------ Supplied data ------

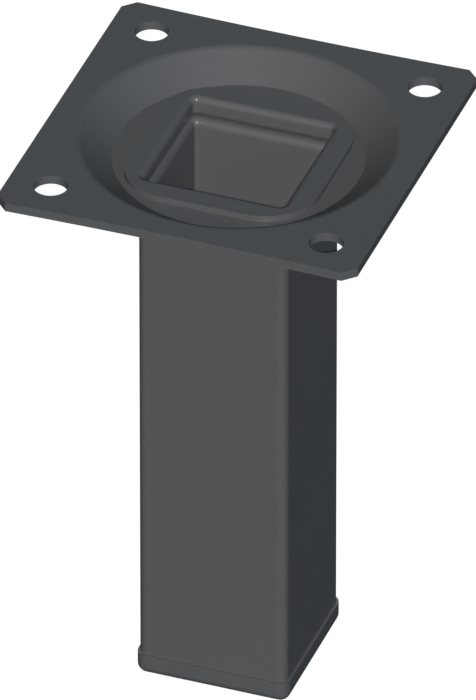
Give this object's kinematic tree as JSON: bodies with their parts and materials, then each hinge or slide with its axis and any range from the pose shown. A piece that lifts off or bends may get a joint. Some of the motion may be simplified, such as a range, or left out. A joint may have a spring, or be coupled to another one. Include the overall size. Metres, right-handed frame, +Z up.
{
  "type": "square metal furniture leg",
  "caption": "Short square steel tube leg with a dished screw-on mounting plate on top and a plastic foot cap below.",
  "frame": {"origin": "middle of the foot's underside, on the axis of the tube", "axes": "+Z up along the tube to the mounting plate, X and Y square to the tube's faces"},
  "size_m": [0.06, 0.06, 0.0988],
  "materials": {
    "plate_coat": "smooth satin anthracite powder coat",
    "tube_coat": "smooth satin anthracite powder coat",
    "cap_plastic": "moulded anthracite plastic, fine matt grain"
  },
  "bodies": {
    "root": {"mounting_plate": "plate_coat", "square_tube": "tube_coat", "foot_cap": "cap_plastic"}
  },
  "joints": []
}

------

Write out every line of the material again, exactly as it reads.

Response for this exercise:
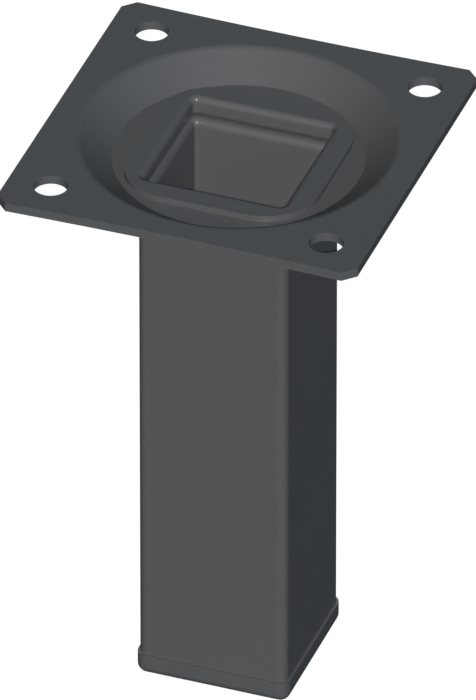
Give this object's kinematic tree as JSON: bodies with their parts and materials, then each hinge or slide with its axis and any range from the pose shown. A piece that lifts off or bends may get a joint. Some of the motion may be simplified, such as a range, or left out. A joint may have a spring, or be coupled to another one. Include the overall size. Metres, right-handed frame, +Z up.
{
  "type": "square metal furniture leg",
  "caption": "Short square steel tube leg with a dished screw-on mounting plate on top and a plastic foot cap below.",
  "frame": {"origin": "middle of the foot's underside, on the axis of the tube", "axes": "+Z up along the tube to the mounting plate, X and Y square to the tube's faces"},
  "size_m": [0.06, 0.06, 0.0988],
  "materials": {
    "plate_coat": "smooth satin anthracite powder coat",
    "tube_coat": "smooth satin anthracite powder coat",
    "cap_plastic": "moulded anthracite plastic, fine matt grain"
  },
  "bodies": {
    "root": {"mounting_plate": "plate_coat", "square_tube": "tube_coat", "foot_cap": "cap_plastic"}
  },
  "joints": []
}